▸ Required task: The material below holds a span beginning at the line with "for node in" and ending at the line with "order in which". Quote that span exactly, both ends included, and only that span.
-- Begin Records for the task --
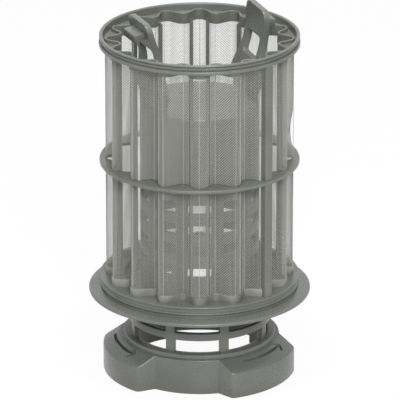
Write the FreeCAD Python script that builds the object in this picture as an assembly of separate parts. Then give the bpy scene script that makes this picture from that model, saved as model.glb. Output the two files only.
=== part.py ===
-- End Records for the task --
-- Begin Records for the task --
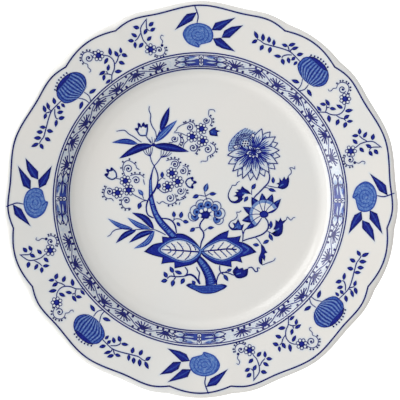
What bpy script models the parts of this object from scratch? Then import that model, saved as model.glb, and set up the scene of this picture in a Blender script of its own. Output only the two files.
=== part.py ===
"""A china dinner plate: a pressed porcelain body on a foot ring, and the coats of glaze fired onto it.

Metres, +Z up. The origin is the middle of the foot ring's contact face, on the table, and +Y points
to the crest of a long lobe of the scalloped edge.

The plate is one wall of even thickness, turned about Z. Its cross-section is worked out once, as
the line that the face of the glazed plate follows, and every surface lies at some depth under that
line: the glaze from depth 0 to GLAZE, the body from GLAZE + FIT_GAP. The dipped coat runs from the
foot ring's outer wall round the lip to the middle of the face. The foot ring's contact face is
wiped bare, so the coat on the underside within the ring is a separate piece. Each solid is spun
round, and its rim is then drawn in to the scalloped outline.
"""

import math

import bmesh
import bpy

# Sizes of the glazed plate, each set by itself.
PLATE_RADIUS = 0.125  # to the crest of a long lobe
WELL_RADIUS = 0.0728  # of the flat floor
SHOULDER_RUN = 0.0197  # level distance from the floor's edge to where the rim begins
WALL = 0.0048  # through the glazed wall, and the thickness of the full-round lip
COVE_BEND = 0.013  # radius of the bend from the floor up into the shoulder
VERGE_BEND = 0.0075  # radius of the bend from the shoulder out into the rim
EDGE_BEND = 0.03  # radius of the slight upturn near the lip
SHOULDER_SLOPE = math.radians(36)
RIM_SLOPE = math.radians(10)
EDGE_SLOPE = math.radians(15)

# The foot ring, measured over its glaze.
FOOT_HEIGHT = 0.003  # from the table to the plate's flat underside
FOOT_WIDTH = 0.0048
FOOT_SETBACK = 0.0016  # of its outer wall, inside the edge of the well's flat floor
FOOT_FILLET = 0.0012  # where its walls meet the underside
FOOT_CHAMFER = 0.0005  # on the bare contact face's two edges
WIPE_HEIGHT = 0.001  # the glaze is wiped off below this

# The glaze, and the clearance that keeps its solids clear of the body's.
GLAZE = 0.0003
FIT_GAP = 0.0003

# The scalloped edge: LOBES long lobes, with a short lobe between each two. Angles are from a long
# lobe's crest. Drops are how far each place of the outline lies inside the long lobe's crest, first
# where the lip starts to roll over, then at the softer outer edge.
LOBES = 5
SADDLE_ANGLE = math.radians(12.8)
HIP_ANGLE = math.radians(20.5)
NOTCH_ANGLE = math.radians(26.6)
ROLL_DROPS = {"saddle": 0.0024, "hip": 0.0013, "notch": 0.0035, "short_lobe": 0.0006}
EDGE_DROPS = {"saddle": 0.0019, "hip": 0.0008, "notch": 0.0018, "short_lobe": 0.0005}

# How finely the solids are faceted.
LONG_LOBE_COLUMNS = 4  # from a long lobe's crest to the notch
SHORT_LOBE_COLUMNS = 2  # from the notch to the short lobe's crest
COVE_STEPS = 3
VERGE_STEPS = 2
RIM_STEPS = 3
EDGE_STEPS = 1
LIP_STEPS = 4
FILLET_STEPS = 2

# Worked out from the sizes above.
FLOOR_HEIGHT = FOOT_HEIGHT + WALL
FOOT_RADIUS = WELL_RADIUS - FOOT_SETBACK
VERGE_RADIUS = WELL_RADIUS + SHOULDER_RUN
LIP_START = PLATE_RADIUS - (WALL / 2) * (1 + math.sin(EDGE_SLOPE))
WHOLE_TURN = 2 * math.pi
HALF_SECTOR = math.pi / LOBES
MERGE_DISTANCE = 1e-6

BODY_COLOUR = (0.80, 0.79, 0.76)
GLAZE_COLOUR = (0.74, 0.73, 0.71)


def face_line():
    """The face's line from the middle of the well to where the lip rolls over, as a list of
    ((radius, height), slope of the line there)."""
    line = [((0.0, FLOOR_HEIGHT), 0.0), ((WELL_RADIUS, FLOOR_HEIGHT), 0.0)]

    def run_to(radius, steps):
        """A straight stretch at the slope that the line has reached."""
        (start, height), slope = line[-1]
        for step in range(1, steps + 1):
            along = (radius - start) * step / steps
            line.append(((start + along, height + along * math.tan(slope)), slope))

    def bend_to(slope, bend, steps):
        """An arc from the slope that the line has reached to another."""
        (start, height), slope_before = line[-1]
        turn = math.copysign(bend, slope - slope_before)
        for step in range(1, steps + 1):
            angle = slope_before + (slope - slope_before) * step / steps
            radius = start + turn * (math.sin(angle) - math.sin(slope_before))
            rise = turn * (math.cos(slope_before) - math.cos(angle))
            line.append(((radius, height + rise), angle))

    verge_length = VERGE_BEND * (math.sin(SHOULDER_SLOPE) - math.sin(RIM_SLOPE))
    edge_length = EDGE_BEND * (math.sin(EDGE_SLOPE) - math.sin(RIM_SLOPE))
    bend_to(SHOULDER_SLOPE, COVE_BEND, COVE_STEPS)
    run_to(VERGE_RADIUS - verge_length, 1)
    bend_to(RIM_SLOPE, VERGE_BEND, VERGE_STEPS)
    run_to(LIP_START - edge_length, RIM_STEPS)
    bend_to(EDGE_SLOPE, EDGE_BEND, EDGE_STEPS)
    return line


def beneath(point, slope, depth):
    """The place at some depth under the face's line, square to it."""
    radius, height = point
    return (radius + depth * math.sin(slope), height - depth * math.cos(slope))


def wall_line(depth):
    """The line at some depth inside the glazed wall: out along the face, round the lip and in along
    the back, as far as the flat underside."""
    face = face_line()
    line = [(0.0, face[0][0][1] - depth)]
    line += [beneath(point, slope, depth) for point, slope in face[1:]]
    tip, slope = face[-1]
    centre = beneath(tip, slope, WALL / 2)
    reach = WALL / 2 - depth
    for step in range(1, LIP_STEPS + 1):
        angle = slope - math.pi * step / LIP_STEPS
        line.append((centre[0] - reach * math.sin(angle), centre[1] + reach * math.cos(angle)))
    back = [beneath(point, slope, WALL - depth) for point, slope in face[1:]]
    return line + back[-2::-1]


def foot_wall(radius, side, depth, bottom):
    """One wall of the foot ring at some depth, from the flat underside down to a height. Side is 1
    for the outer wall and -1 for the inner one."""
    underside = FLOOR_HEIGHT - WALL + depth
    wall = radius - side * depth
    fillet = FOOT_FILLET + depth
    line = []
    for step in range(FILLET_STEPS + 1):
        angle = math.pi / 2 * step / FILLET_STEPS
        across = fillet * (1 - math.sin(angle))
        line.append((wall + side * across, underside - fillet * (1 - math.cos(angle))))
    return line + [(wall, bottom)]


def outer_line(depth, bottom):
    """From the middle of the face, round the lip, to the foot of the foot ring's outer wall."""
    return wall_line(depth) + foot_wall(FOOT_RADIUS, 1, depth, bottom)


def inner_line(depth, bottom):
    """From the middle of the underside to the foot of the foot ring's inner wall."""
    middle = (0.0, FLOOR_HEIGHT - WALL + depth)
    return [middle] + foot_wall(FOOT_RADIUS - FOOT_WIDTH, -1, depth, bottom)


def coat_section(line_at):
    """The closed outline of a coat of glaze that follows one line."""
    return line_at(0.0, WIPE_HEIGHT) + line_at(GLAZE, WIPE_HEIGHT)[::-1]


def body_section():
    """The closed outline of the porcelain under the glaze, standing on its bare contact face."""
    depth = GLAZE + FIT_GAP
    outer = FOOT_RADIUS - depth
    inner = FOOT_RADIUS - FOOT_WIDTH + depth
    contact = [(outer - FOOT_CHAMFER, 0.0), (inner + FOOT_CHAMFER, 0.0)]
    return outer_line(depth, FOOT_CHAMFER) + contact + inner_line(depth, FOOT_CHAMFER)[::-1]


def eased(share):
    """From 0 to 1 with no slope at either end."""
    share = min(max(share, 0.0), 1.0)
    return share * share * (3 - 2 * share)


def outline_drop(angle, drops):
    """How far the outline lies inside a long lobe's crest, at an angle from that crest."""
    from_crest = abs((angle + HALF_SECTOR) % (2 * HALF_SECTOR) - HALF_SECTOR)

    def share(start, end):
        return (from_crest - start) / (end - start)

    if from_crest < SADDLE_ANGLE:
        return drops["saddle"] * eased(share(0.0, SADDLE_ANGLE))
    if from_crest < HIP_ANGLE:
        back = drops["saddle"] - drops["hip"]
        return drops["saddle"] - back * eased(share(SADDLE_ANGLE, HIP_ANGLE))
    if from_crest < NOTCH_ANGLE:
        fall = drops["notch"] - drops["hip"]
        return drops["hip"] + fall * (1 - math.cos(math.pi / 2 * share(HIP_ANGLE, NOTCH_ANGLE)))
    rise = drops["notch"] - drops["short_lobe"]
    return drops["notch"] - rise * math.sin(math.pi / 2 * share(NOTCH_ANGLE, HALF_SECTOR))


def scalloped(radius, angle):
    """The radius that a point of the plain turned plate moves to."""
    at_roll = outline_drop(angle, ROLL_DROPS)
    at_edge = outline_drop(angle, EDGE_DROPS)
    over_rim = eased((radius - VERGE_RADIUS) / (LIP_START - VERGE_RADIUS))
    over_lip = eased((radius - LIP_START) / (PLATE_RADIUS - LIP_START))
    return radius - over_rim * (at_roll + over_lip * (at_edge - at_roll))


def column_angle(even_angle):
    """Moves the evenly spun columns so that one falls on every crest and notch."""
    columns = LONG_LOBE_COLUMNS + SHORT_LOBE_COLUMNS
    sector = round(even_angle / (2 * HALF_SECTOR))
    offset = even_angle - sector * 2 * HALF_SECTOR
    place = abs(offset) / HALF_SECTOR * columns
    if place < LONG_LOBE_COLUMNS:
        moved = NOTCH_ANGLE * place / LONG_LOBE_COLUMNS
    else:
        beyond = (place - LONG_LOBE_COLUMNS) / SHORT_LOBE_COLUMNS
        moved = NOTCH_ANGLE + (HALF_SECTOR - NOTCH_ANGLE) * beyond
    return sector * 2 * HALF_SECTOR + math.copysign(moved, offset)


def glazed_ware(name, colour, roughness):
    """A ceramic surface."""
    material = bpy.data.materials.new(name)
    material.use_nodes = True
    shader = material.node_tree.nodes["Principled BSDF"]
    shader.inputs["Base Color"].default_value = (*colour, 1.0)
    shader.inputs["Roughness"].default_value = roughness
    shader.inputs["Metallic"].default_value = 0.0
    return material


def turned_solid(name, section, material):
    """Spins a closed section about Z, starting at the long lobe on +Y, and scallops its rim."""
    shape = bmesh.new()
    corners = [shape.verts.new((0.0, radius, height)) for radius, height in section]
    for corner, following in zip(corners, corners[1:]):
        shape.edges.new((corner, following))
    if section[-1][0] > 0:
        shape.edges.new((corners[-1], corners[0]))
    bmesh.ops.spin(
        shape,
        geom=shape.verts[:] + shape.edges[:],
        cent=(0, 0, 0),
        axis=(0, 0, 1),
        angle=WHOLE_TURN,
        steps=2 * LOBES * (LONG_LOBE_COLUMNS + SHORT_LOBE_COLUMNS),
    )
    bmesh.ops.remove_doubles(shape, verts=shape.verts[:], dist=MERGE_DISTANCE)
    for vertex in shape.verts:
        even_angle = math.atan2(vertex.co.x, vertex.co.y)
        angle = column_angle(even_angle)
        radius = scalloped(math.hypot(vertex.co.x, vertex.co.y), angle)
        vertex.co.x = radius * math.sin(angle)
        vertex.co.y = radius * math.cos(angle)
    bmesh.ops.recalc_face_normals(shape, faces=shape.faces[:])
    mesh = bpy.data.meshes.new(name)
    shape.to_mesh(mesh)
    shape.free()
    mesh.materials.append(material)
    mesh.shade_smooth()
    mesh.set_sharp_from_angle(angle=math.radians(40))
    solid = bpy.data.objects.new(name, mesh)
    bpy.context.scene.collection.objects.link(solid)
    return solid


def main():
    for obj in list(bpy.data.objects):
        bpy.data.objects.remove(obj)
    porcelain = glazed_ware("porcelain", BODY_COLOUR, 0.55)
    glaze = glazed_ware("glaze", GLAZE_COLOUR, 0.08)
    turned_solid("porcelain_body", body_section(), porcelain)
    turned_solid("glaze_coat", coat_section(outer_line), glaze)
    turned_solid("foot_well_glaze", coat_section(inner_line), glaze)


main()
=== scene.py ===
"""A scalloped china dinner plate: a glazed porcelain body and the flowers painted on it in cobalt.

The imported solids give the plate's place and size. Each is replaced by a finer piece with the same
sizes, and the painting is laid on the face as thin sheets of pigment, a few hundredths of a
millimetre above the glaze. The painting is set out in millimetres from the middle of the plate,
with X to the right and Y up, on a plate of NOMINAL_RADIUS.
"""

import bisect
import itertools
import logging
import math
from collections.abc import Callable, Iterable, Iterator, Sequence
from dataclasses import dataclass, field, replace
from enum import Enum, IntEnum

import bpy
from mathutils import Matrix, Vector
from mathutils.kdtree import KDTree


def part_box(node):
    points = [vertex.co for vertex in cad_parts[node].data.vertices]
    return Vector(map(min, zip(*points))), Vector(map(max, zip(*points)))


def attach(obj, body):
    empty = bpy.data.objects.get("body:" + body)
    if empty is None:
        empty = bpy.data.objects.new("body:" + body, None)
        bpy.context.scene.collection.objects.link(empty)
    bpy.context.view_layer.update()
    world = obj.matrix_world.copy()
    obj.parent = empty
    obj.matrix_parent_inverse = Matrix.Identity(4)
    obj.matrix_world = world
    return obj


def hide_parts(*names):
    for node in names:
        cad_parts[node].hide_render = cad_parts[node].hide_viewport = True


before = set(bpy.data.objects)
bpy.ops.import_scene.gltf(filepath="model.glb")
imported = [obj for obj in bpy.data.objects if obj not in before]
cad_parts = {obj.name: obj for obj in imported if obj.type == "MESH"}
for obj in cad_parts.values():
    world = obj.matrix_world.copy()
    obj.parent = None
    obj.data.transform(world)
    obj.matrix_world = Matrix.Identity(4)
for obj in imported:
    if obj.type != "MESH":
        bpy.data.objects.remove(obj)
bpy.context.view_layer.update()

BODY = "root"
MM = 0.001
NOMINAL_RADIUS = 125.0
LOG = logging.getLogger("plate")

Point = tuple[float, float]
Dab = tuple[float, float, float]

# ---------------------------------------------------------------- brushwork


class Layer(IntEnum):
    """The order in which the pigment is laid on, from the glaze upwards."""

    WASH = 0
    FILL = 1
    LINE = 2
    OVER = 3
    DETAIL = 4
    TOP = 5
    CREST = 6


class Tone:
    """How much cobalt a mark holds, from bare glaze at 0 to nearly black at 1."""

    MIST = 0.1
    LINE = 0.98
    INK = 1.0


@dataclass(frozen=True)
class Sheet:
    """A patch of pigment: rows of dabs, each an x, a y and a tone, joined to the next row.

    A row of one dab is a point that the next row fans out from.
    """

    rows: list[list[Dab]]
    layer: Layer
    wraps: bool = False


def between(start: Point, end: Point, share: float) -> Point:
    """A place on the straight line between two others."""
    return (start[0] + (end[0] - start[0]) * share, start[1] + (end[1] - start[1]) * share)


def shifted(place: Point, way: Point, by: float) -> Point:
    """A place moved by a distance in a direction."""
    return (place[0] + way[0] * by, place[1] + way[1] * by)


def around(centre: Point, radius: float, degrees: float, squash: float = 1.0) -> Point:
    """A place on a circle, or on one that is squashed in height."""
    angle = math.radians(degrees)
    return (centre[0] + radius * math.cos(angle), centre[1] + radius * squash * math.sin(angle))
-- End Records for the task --
▸ Written reply:
    for node in names:
        cad_parts[node].hide_render = cad_parts[node].hide_viewport = True


before = set(bpy.data.objects)
bpy.ops.import_scene.gltf(filepath="model.glb")
imported = [obj for obj in bpy.data.objects if obj not in before]
cad_parts = {obj.name: obj for obj in imported if obj.type == "MESH"}
for obj in cad_parts.values():
    world = obj.matrix_world.copy()
    obj.parent = None
    obj.data.transform(world)
    obj.matrix_world = Matrix.Identity(4)
for obj in imported:
    if obj.type != "MESH":
        bpy.data.objects.remove(obj)
bpy.context.view_layer.update()

BODY = "root"
MM = 0.001
NOMINAL_RADIUS = 125.0
LOG = logging.getLogger("plate")

Point = tuple[float, float]
Dab = tuple[float, float, float]

# ---------------------------------------------------------------- brushwork


class Layer(IntEnum):
    """The order in which the pigment is laid on, from the glaze upwards."""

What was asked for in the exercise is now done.